- Qaleh-ye Abd ol Reza Location within Iran
- Coordinates: 33°17′00″N 49°49′16″E﻿ / ﻿33.28333°N 49.82111°E
- Country: Iran
- Province: Lorestan
- County: Aligudarz
- District: Borborud-e Sharqi
- Rural District: Borborud-e Sharqi

Population (2016)
- • Total: 71
- Time zone: UTC+3:30 (IRST)

= Qaleh-ye Abd ol Reza =

Village in Lorestan province, Iran

Qaleh-ye Abd ol Reza (قلعه عبدالرضا) (Note: Also romanized as Qal‘eh-ye ‘Abd ol Reẕā; also known as Ghal’eh Abdolreza, Qal‘eh ‘Abd or Rezā, Qal‘eh ‘Abdur Riza, Qal‘eh-ye ‘Abd or Reẕā, Qal‘eh-ye ‘Abd or Rezā, Qal’eh-ye Abd Rezā, and Qal‘eh-ye ‘Abdo Reẕā) is a village in Borborud-e Sharqi Rural District of Borborud-e Sharqi District in Aligudarz County, Lorestan province, Iran.

==Demographics==
===Population===
At the time of the 2006 National Census, the village's population was 90 in 18 households, when it was in the Central District.
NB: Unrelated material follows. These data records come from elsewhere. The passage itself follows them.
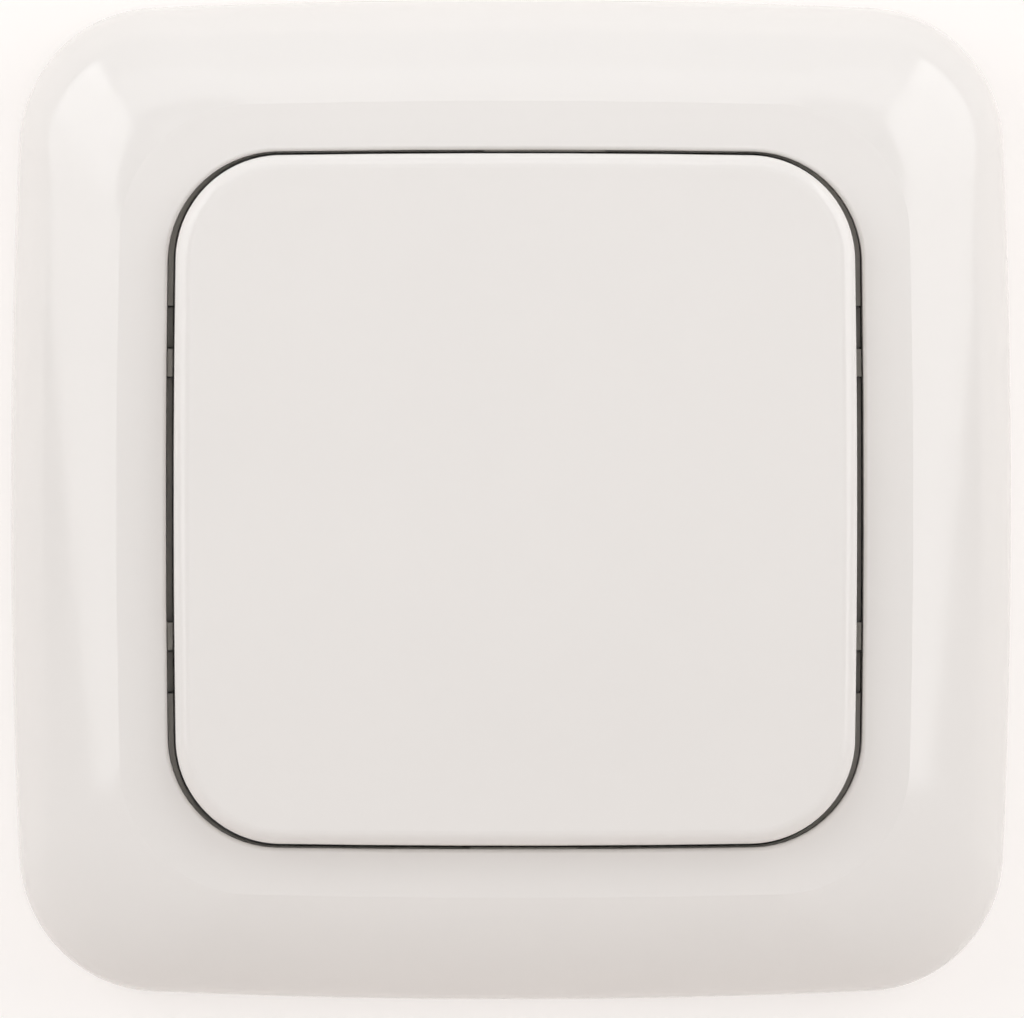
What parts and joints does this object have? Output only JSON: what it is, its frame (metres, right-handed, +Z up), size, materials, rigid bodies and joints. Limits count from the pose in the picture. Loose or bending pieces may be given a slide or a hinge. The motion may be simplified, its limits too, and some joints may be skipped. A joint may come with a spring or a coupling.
{
  "type": "wireless light switch",
  "caption": "Surface-mounted wireless wall light switch: a large tilting rocker in a domed square frame, with a battery, radio board and tact switches behind it.",
  "frame": {"origin": "middle of the wall plate's back, in the plane of the wall", "axes": "+Z up the wall, +Y into the wall, +X to the right of someone who faces the rocker"},
  "size_m": [0.08, 0.015, 0.08],
  "materials": {
    "frame_gloss": "polished warm white moulding",
    "rocker_gloss": "polished warm white moulding",
    "plate_plastic": "fine matt warm white moulding",
    "housing_plastic": "fine matt light grey moulding",
    "board_laminate": "green solder mask",
    "cell_steel": "satin nickel plate",
    "holder_plastic": "matt black moulding",
    "spring_metal": "rolled spring sheet",
    "cover_metal": "rolled steel sheet",
    "terminal_metal": "tinned",
    "chip_epoxy": "matt black epoxy",
    "can_metal": "drawn and plated",
    "coil_ferrite": "dark ferrite and lacquered wire",
    "resistor_body": "glazed, with tinned ends",
    "capacitor_body": "ceramic, with tinned ends",
    "copper_wire": "lacquered copper wire",
    "lamp_body": "milky white",
    "clear_guide": "clear moulding",
    "screw_steel": "zinc plated",
    "switch_plastic": "matt black moulding",
    "plunger_plastic": "matt brown-red moulding"
  },
  "bodies": {
    "base": {"wall_plate": "plate_plastic", "cover_frame": "frame_gloss", "housing_back": "housing_plastic", "housing_front": "housing_plastic", "circuit_board": "board_laminate", "coin_cell": "cell_steel", "cell_holder": "holder_plastic", "cell_contact": "spring_metal", "cell_clip": "spring_metal", "microcontroller": "chip_epoxy", "saw_resonator": "can_metal", "rf_transistor": "chip_epoxy", "tuning_coil": "coil_ferrite", "chip_resistors": "resistor_body", "chip_capacitors": "capacitor_body", "antenna": "copper_wire", "indicator_led": "lamp_body", "light_guide": "clear_guide", "housing_screws": "screw_steel", "upper_switch_base": "switch_plastic", "upper_switch_dome": "spring_metal", "upper_switch_cover": "cover_metal", "upper_switch_terminals": "terminal_metal", "lower_switch_base": "switch_plastic", "lower_switch_dome": "spring_metal", "lower_switch_cover": "cover_metal", "lower_switch_terminals": "terminal_metal"},
    "rocker": {"rocker": "rocker_gloss"},
    "upper_plunger": {"upper_switch_plunger": "plunger_plastic"},
    "lower_plunger": {"lower_switch_plunger": "plunger_plastic"}
  },
  "joints": [
    {"name": "rocker_tilt", "type": "hinge", "parent": "base", "child": "rocker", "pos_m": [0, -0.0084, 0], "axis": [1, 0, 0], "range_deg": [-2, 2], "stiffness_Nm_per_rad": 0.6},
    {"name": "upper_plunger_press", "type": "slide", "parent": "base", "child": "upper_plunger", "axis": [0, 1, 0], "range_m": [-0.00032, 0.00032]},
    {"name": "lower_plunger_press", "type": "slide", "parent": "base", "child": "lower_plunger", "axis": [0, 1, 0], "range_m": [-0.00032, 0.00032]}
  ],
  "couplings": [
    {"joint": "upper_plunger_press", "follows": "rocker_tilt", "m_per_rad": -0.009},
    {"joint": "lower_plunger_press", "follows": "rocker_tilt", "m_per_rad": 0.009}
  ]
}
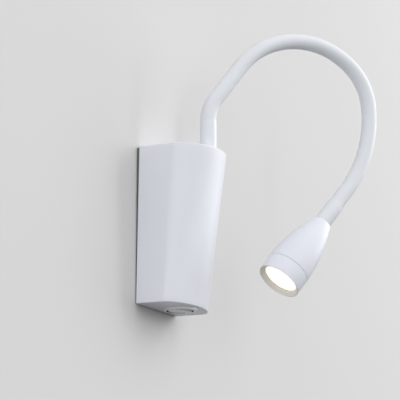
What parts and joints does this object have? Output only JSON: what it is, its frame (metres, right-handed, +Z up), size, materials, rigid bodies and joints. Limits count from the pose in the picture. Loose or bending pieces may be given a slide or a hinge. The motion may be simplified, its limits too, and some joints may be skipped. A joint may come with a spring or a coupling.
{
  "type": "wall reading lamp",
  "caption": "White wall-mounted bedside reading lamp with a tapered housing, a flexible gooseneck arm, a small bullet-shaped spot head and a rocker switch underneath.",
  "frame": {"origin": "on the wall plane, in the middle of the back of the housing", "axes": "+Z up, +Y into the wall, +X along the wall"},
  "size_m": [0.169, 0.1511, 0.2477],
  "materials": {
    "white_paint": "satin powder coat",
    "sleeve_white": "smooth satin",
    "bare_steel": "zinc plated",
    "black_rubber": "matte",
    "white_plastic": "semi-gloss",
    "grey_plastic": "fine texture",
    "brass": "plain",
    "lead_brown": "smooth",
    "lead_blue": "smooth",
    "lead_white": "smooth",
    "bare_aluminium": "turned",
    "board_white": "solder mask",
    "chip_yellow": "silicone",
    "pad_grey": "matte",
    "clear_acrylic": "clear",
    "frosted_acrylic": "frosted"
  },
  "bodies": {
    "wall_unit": {"wall_bracket": "bare_steel", "back_gasket": "black_rubber", "cable_grommet": "black_rubber", "housing": "white_paint", "housing_screws": "bare_steel", "base_collar": "white_paint", "lock_washer": "bare_steel", "neck_nut": "bare_steel", "driver_case": "grey_plastic", "driver_tape": "pad_grey", "terminal_block": "white_plastic", "terminal_screws": "brass", "live_lead": "lead_brown", "switched_lead": "lead_brown", "neutral_lead": "lead_blue", "switch_body": "white_plastic", "switch_tabs": "brass", "neck_core_0": "bare_steel", "neck_lead_0": "lead_white"},
    "switch_rocker": {"switch_rocker": "white_plastic"},
    "neck_1": {"neck_core_1": "bare_steel", "neck_lead_1": "lead_white", "neck_sleeve_1": "sleeve_white"},
    "neck_2": {"neck_core_2": "bare_steel", "neck_lead_2": "lead_white", "neck_sleeve_2": "sleeve_white"},
    "neck_3": {"neck_core_3": "bare_steel", "neck_lead_3": "lead_white", "neck_sleeve_3": "sleeve_white"},
    "neck_4": {"neck_core_4": "bare_steel", "neck_lead_4": "lead_white", "neck_sleeve_4": "sleeve_white"},
    "neck_5": {"neck_core_5": "bare_steel", "neck_lead_5": "lead_white", "neck_sleeve_5": "sleeve_white"},
    "neck_6": {"neck_core_6": "bare_steel", "neck_lead_6": "lead_white", "neck_sleeve_6": "sleeve_white"},
    "neck_7": {"neck_core_7": "bare_steel", "neck_lead_7": "lead_white", "neck_sleeve_7": "sleeve_white"},
    "neck_8": {"neck_core_8": "bare_steel", "neck_lead_8": "lead_white", "neck_sleeve_8": "sleeve_white"},
    "head": {"neck_core_9": "bare_steel", "neck_lead_9": "lead_white", "neck_sleeve_9": "sleeve_white", "head_collar": "white_paint", "head_nut": "bare_steel", "head_shell": "white_paint", "heat_sink": "bare_aluminium", "thermal_pad": "pad_grey", "led_board": "board_white", "led_chip": "chip_yellow", "board_screws": "bare_steel", "lens": "clear_acrylic", "diffuser": "frosted_acrylic", "lens_gasket": "black_rubber", "bezel_ring": "white_paint"}
  },
  "joints": [
    {"name": "neck_bend_1", "type": "hinge", "parent": "wall_unit", "child": "neck_1", "pos_m": [0.00125, -0.04699, 0.09983], "axis": [0.6211, 0.7837, 0], "range_deg": [-45, 3], "deforming": ["neck_sleeve_1"]},
    {"name": "neck_side_swing_low", "type": "hinge", "parent": "neck_1", "child": "neck_2", "pos_m": [0.01432, -0.05735, 0.12461], "axis": [-0.6259, 0.4961, 0.6018], "range_deg": [-50, 50], "deforming": ["neck_sleeve_2"]},
    {"name": "neck_bend_3", "type": "hinge", "parent": "neck_2", "child": "neck_3", "pos_m": [0.03496, -0.07371, 0.1552], "axis": [0.6211, 0.7837, 0], "range_deg": [-37, 8], "deforming": ["neck_sleeve_3"]},
    {"name": "neck_bend_4", "type": "hinge", "parent": "neck_3", "child": "neck_4", "pos_m": [0.06407, -0.09678, 0.1715], "axis": [0.6211, 0.7837, 0], "range_deg": [-36, 9], "deforming": ["neck_sleeve_4"]},
    {"name": "neck_bend_5", "type": "hinge", "parent": "neck_4", "child": "neck_5", "pos_m": [0.09569, -0.12184, 0.16784], "axis": [0.6211, 0.7837, 0], "range_deg": [-41, 6], "deforming": ["neck_sleeve_5"]},
    {"name": "neck_bend_6", "type": "hinge", "parent": "neck_5", "child": "neck_6", "pos_m": [0.11986, -0.141, 0.14215], "axis": [0.6211, 0.7837, 0], "range_deg": [-55, 2], "deforming": ["neck_sleeve_6"]},
    {"name": "neck_bend_7", "type": "hinge", "parent": "neck_6", "child": "neck_7", "pos_m": [0.1238, -0.14412, 0.10213], "axis": [0.6211, 0.7837, 0], "range_deg": [-30, 11], "deforming": ["neck_sleeve_7"]},
    {"name": "neck_bend_8", "type": "hinge", "parent": "neck_7", "child": "neck_8", "pos_m": [0.1138, -0.13619, 0.06342], "axis": [0.6211, 0.7837, 0], "range_deg": [-28, 12], "deforming": ["neck_sleeve_8"]},
    {"name": "neck_side_swing_head", "type": "hinge", "parent": "neck_8", "child": "head", "pos_m": [0.10041, -0.12559, 0.03943], "axis": [-0.609, 0.4827, 0.6293], "range_deg": [-40, 40], "deforming": ["neck_sleeve_9"]},
    {"name": "switch_rock", "type": "hinge", "parent": "wall_unit", "child": "switch_rocker", "pos_m": [0, -0.021, -0.0626], "axis": [-1, 0, 0], "range_deg": [0, 16]}
  ]
}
The following census in 2011 counted 80 people in 20 households. The 2016 census measured the population of the village as 71 people in 17 households, by which time the rural district had been separated from the district in the formation of Borborud-e Sharqi District.